Sentado ali no pequeno arrimo que serpenteia a praia, meus pés,
roçando o espelho d'água e meus olhos a fitar o horizonte, vejo
leva-se das brumas de minhas lágrima a figura esquia e bela, coroada
pelo divino existir. Sussurro para mim e ela me ouve: “Odoyá!”

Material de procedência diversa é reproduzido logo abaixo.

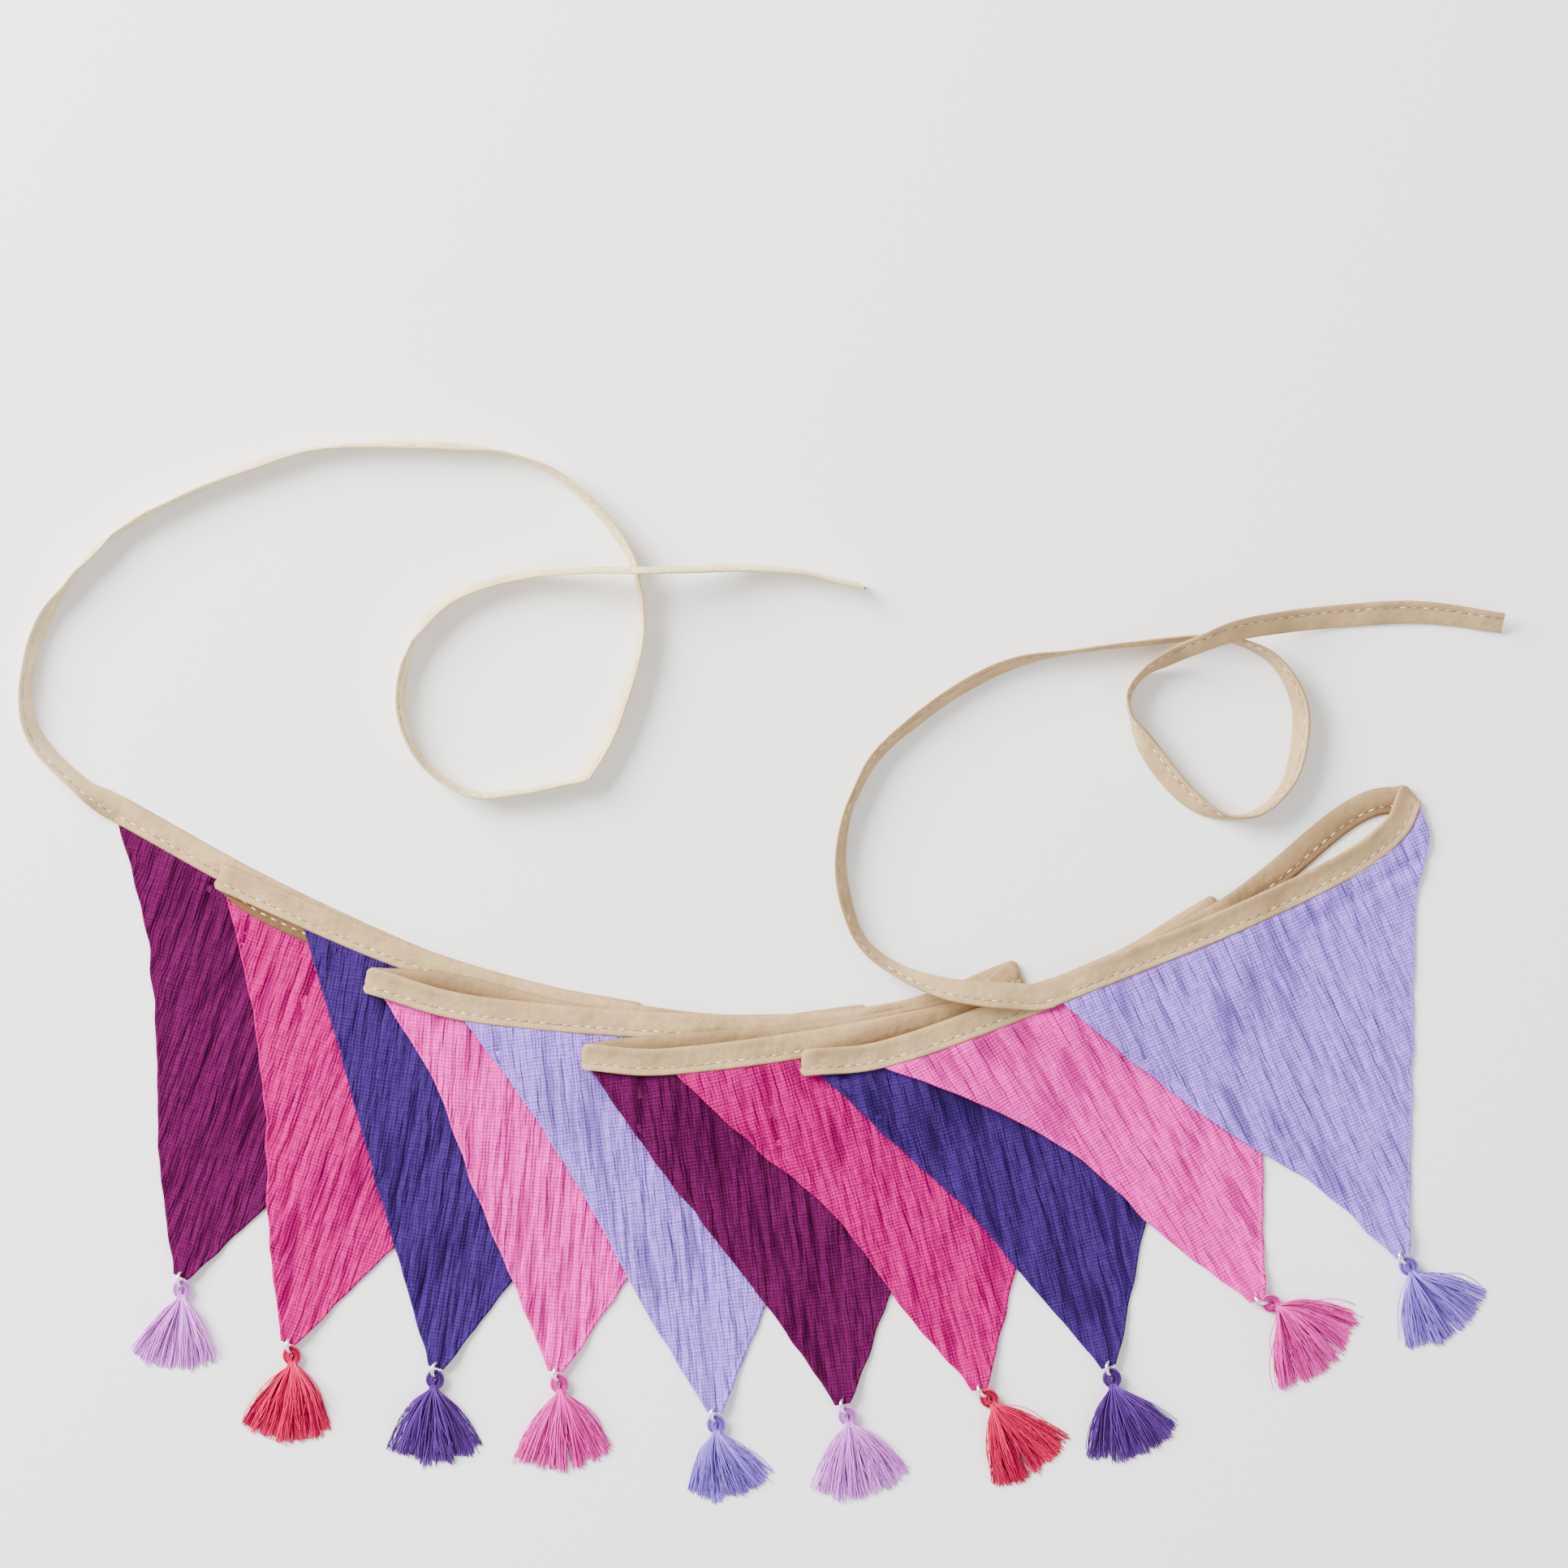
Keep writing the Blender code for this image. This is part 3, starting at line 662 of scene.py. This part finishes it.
def pennant_piece(number, edge, tip, bows, coarse):
    """One pennant row by row, from the tape to the tip, over its coarse grid of heights."""
    axis = tip - (edge[0] + edge[-1]) / 2
    length = np.hypot(*axis)
    axis /= length
    across_way = np.array([-axis[1], axis[0]])
    places, grains, painted_shades = [], [], []
    for depth in np.linspace(0, 1, ROWS):
        width = (1 - depth) * PENNANT_BASE + depth * PENNANT_TIP
        share, over = pennant_shares(width)
        deep = np.full(share.shape, depth)
        flat = pennant_place(edge, tip, bows, share, deep, SHOULDER if number == LAST else 0.0)
        middle = read_grid(coarse, share * (coarse.shape[0] - 1),
                           np.interp(deep, COARSE_DEPTHS, np.arange(len(COARSE_DEPTHS))))
        inset = np.minimum(share, 1 - share) * width * EDGE_SLANT
        across, along = (flat - tip) @ across_way, (flat - tip) @ axis
        below = depth * length
        tucked = bell(below, TUCK_FADES)
        half = half_thickness(inset) * (1 - 0.5 * tucked)
        calm = np.clip(inset / EDGE_CALM, 0.35, 1) * (1 + 0.5 * np.exp(-below / TIP_CRUMPLE))
        calm *= 1 - tucked
        row = [crinkle(a, b, number * CRINKLE_SEED) for a, b in zip(across, along)]
        dip = np.array([r[0] for r in row]) * calm
        if number == LAST:
            dip += soft_fold(flat)
        for from_edge, seed in ((share * width, 5.0), ((1 - share) * width, 9.0)):
            sway = noise.noise(Vector((below / EDGE_WAVE_LENGTH, seed, number)))
            near = bell(from_edge, EDGE_WAVE_REACH) * (1 - tucked)
            flat = flat + (EDGE_WAVE * sway * near)[:, None] * across_way
        sign = np.where(np.arange(len(share)) < over, 1.0, -1.0)
        z = middle + dip + CLOTH_LIFT * (1 - 2 * tucked) + sign * half
        places.append(np.column_stack([flat, np.maximum(z, FLOOR_GAP)]))
        grains.append(np.column_stack([across, along]))
        # Painted shade of the crinkles' bottoms, calmed as the crinkles are.
        painted_shades.append(np.array([r[1] for r in row]) * calm)
    piece = wrapped("pennant_cloth_%02d" % number, np.array(places), GAUZES[(number - 1) % 5],
                    np.array(grains), np.array(painted_shades))
    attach(piece, "root")
    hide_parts("pennant_%02d" % number)
    return piece, axis


# %% [markdown]
# ## Laying it down
# The bunting in the photograph was folded up from its left end, which lies lowest. So each pennant
# is laid together with its run of tape, the lowest first, and rests on the pile made by then.

# %% Lay the runs and pennants, lowest first
runs = []
tips = []
share, depth = np.meshgrid(np.linspace(0, 1, COARSE_COLUMNS), COARSE_DEPTHS, indexing="ij")
for number, (run, flag) in enumerate(zip(RUNS, PENNANTS), 1):
    line, rungs = run_rungs(*run)
    strip = np.stack([line - rungs, line, line + rungs], axis=1)
    strip_middle = rest_heights(strip, TAPE_THICKNESS)
    hem = line - rungs * (1 - 2 * TUCK / TAPE_WIDTH)
    edge = pick(hem, flag[0] + np.linspace(0, 1, EDGE_PLACES) * PENNANT_BASE)
    tip = np.array(flag[1:3]) + SHIFT
    grid = pennant_place(edge, tip, flag[3:], share, depth)
    middle = rest_heights(grid, PENNANT_THICKNESS, PENNANT_THICKNESS / 2 + tip_lift(depth))
    piece, axis = pennant_piece(number, edge, tip, flag[3:], middle)
    below_last = pile.copy()
    add_to_pile(strip, strip_middle, TAPE_THICKNESS)
    add_to_pile(grid, middle, PENNANT_THICKNESS)
    runs.append(np.dstack([strip, strip_middle]))
    tips.append((tip, axis))
print("pile height", round(float(pile.max()), 1), "mm")

# %% [markdown]
# ## Folded tape
# Bias tape has a pressed fold along its top, two layers below it, and a row of stitches near its
# open edge that pulls the layers together. Its section is drawn once, the same on both faces, and
# swept along rungs that turn over at each fold. Painted shade darkens the groove, the two rims and
# the parts that lie in the shade of a fold, through the mesh attribute that carries painted shade.

# %% Tape section and sweep
PUCKER_LIFT, PUCKER_LENGTH = 0.14, 7.0
SWELL, SWELL_LENGTH = 0.35, 12.0
GROOVE_SHADE = 0.18
RIM_SHADE = 0.4
SECTION = [(-5.0, 0.0), (-4.9, 0.3), (-4.3, 0.5), (-3.1, 0.42), (-2.2, 0.16), (-1.3, 0.46),
           (0.5, 0.56), (2.5, 0.6), (4.0, 0.72), (4.8, 0.5), (5.0, 0.0)]
SECTION = np.array(SECTION + [(a, -h) for a, h in SECTION[-2:0:-1]])
# Masks of the painted shade in the stitch groove and along both rims.
GROOVE = bell(SECTION[:, 0], 0.5, -2.2)
RIM = bell(np.abs(SECTION[:, 0]), 0.25, 5)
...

terça-feira, 24 de janeiro de 2012
As asas para voar
Ao abrir a porta,
tropeçou num pequeno ninho. Agachou-se, fitou espantado e curioso ao
mesmo tempo. Quem teria colocado ali o amontoado de palha? Havia
dentro um diminuto pássaro, assustado e faminto. Levou para dentro o
“pacote” (perdido, deixado, esquecido, nunca soube). E aí teve
início o cuidado e a atenção. Correram os dias e a avezinha ganhou
confiança e disposição. Plumagem cheia e reluzente, seu voo era
planador e soberbo. De longe ouvia-se o seu trinar de alegria e
segurança. Havia encontrado guarida e amor. Na esteira do tempo, a
notícia da relação estabelecida entre o menino e o seu pássaro se
espalhou. Muitos para lá acorriam com o intuito de admirar o
espetáculo criado entre os dois. Era bonito de se ver.
Entretanto, atrelado a
repercussão e a fama que se espalhou veio o receio do jovenzinho,
pois tamanha beleza poderia despertar a inveja dos olhos alheios e a
cobiça de terceiros.
Decidiu então resgardar
seu pequeno tesouro de todas as formas. Evitava o sol com muita
intensidade. Embarreirava o vento, impedia o pó da rua, não deixava
abertas janelas nem portas... E a cada dia pensava em uma forma a
mais para proteger o presente caro. Forjou em ferro dourado a mais
linda gaiola que já se teve notícia, com espaço imenso e conforto
de comida, água e poleiros.
Pronto... não corria
riscos de ver sua felicidade exposta ao perigo externo.
Certa manhã, uma das
mais azuis que o dia poderia fabricar, como sempre em sua rotina, foi
alimentar o seu pássaro. Abriu a portinhola e com o assobio de
sempre anunciou o início da jornada.
Silêncio (…)
Novamente, chamou com ar
que entre os lábios passava.
Maior silêncio produzido
ainda após o silvo (…)
Num canto da reluzente
jaula jazia inerte o aveludado animal, cansado de não poder ser que
verdadeiramente ele era: um pássaro a voar.